» Objective
Return all lines from the listing below in which the string "data" occurs.

--- start ---

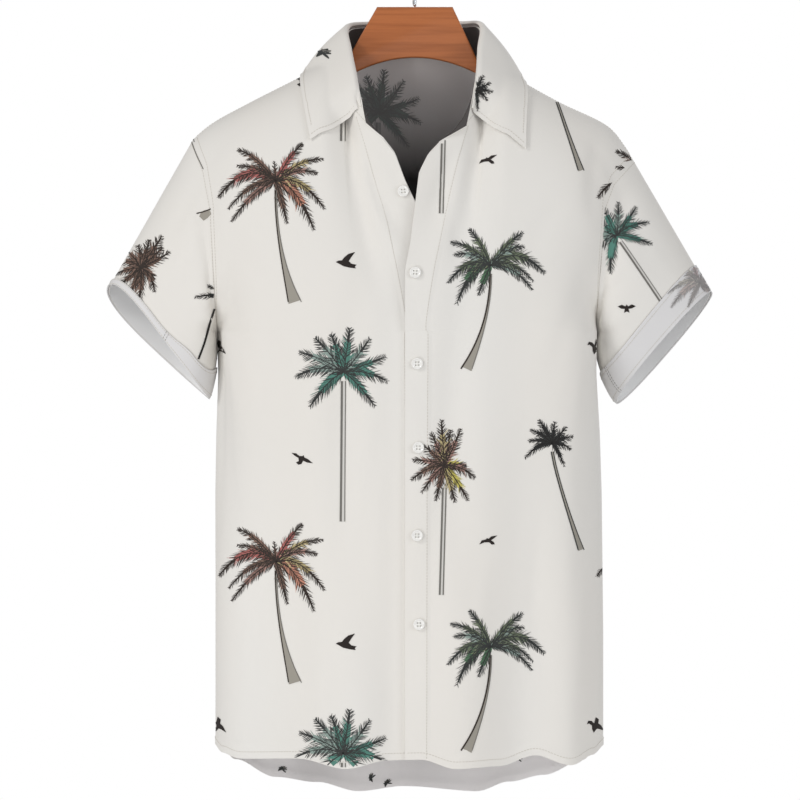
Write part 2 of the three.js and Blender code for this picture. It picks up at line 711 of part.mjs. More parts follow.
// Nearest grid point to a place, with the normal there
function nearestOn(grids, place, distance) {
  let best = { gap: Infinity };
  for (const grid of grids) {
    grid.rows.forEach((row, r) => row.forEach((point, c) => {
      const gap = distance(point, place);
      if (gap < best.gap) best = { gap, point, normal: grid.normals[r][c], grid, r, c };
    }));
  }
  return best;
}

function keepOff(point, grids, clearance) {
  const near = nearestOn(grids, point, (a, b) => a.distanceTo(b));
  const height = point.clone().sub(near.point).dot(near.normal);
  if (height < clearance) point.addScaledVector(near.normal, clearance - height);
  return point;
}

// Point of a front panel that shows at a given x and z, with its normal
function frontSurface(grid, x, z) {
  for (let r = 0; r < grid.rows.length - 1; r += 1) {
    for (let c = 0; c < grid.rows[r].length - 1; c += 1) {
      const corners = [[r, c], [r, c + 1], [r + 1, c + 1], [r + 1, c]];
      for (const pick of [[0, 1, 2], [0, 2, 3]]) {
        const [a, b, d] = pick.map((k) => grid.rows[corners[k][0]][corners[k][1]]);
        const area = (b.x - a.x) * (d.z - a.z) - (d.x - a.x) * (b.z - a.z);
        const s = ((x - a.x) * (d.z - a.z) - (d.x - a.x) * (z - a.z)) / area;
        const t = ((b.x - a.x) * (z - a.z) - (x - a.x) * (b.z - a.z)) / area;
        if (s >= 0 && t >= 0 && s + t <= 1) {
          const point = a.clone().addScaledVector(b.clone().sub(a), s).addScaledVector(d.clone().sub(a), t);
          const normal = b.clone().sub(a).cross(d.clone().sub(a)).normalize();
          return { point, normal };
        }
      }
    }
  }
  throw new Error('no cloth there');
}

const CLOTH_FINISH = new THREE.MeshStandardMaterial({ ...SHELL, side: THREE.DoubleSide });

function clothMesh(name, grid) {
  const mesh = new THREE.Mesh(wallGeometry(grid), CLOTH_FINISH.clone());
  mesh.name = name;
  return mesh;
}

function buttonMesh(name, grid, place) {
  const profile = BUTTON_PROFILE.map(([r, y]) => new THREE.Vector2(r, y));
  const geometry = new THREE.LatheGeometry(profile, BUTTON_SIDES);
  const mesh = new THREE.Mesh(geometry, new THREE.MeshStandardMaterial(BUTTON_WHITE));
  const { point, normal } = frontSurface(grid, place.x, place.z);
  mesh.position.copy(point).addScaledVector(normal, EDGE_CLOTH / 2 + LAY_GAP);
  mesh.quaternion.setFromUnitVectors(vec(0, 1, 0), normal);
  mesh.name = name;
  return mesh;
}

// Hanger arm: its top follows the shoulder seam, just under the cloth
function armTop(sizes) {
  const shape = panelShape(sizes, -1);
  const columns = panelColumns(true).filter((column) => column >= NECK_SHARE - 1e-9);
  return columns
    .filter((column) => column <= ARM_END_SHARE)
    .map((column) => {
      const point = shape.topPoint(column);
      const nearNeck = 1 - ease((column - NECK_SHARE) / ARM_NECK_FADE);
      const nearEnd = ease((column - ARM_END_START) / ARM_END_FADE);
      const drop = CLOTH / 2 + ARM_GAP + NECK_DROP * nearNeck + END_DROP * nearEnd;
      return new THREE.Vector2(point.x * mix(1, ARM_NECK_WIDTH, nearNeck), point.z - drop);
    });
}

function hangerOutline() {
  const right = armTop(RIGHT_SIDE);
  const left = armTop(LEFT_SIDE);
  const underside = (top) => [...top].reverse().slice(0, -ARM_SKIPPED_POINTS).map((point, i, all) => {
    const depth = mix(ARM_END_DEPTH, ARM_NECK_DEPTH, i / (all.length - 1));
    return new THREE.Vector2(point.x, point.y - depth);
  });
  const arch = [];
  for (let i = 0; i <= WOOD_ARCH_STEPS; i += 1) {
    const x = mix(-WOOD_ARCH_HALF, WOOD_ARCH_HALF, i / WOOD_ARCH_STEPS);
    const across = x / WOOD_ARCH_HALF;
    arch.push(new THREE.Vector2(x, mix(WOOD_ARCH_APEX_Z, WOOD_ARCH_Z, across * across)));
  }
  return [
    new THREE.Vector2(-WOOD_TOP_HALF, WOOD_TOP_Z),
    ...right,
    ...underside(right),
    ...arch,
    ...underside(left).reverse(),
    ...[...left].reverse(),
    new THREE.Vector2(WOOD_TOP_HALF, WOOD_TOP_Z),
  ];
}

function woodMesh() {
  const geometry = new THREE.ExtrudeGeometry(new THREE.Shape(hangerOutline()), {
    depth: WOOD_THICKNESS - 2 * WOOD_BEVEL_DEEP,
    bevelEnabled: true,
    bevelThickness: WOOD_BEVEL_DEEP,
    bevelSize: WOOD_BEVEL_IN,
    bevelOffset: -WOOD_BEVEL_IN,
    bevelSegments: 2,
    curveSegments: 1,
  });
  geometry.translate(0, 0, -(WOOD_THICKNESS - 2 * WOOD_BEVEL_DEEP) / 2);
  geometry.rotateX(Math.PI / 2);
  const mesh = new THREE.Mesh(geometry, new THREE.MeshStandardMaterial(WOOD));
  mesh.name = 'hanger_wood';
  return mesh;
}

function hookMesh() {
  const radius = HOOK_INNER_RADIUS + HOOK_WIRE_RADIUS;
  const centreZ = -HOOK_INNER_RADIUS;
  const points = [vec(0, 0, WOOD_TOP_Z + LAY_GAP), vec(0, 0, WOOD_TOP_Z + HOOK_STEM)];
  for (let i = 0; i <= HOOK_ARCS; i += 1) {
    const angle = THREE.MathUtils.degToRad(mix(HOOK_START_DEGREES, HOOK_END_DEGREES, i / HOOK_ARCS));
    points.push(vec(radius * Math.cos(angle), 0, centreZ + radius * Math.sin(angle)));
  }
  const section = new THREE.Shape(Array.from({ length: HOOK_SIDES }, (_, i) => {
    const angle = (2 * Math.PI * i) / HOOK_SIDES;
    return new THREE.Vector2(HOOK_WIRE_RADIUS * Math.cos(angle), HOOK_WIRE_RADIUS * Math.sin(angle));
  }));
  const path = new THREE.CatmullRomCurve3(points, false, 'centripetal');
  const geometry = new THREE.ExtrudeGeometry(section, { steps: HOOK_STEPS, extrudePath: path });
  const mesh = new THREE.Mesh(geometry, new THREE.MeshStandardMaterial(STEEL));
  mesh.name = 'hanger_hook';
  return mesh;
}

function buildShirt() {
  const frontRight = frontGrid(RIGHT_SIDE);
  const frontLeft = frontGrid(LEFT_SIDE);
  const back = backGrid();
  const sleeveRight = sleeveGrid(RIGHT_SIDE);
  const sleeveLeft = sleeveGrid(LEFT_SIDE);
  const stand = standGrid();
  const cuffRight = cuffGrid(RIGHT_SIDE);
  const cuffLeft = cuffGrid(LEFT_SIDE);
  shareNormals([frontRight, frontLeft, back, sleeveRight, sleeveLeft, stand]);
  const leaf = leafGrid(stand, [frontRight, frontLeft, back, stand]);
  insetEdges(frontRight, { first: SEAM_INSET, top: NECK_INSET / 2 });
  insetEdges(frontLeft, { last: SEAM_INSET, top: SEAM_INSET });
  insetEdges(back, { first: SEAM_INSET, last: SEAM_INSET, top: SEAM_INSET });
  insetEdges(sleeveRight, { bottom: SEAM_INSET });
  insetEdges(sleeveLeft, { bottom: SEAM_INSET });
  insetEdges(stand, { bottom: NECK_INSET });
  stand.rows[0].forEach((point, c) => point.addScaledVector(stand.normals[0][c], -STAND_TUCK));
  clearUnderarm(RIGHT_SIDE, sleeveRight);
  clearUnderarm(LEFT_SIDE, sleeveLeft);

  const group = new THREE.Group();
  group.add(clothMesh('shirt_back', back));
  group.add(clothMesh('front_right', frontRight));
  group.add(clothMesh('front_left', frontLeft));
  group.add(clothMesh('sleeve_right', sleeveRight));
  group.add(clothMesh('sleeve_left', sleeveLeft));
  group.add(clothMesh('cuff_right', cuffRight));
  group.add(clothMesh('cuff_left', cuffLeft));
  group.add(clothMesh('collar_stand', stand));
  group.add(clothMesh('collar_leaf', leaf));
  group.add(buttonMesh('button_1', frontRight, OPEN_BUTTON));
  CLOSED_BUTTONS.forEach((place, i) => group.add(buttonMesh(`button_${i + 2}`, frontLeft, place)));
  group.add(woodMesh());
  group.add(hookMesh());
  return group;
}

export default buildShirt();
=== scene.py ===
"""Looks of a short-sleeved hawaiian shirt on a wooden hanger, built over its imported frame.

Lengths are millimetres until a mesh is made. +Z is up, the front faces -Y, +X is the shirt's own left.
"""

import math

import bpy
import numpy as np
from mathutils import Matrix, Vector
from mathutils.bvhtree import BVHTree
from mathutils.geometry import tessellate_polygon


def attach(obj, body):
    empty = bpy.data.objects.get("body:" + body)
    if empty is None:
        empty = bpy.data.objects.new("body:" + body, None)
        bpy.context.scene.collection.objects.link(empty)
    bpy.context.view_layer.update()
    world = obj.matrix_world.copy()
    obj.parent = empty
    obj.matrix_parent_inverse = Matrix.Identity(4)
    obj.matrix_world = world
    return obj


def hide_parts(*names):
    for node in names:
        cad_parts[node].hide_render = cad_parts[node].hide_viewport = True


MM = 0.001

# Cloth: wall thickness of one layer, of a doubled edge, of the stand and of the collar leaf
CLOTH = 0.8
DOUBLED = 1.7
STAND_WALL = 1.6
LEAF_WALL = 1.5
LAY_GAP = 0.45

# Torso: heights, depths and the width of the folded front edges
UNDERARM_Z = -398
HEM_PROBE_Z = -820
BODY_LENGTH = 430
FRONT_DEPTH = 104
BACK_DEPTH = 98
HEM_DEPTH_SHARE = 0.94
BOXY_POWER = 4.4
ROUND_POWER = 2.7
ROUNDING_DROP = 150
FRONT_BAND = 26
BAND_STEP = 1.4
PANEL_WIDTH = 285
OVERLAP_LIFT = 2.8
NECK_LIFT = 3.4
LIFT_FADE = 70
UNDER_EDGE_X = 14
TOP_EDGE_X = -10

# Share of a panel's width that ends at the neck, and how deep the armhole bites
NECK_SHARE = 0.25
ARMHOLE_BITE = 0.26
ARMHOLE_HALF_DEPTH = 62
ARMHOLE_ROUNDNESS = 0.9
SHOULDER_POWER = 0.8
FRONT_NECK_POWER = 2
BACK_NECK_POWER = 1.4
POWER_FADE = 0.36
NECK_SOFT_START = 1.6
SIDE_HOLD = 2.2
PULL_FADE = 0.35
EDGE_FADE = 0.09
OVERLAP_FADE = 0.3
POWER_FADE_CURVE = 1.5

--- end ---

» Task answer
    empty = bpy.data.objects.get("body:" + body)
        empty = bpy.data.objects.new("body:" + body, None)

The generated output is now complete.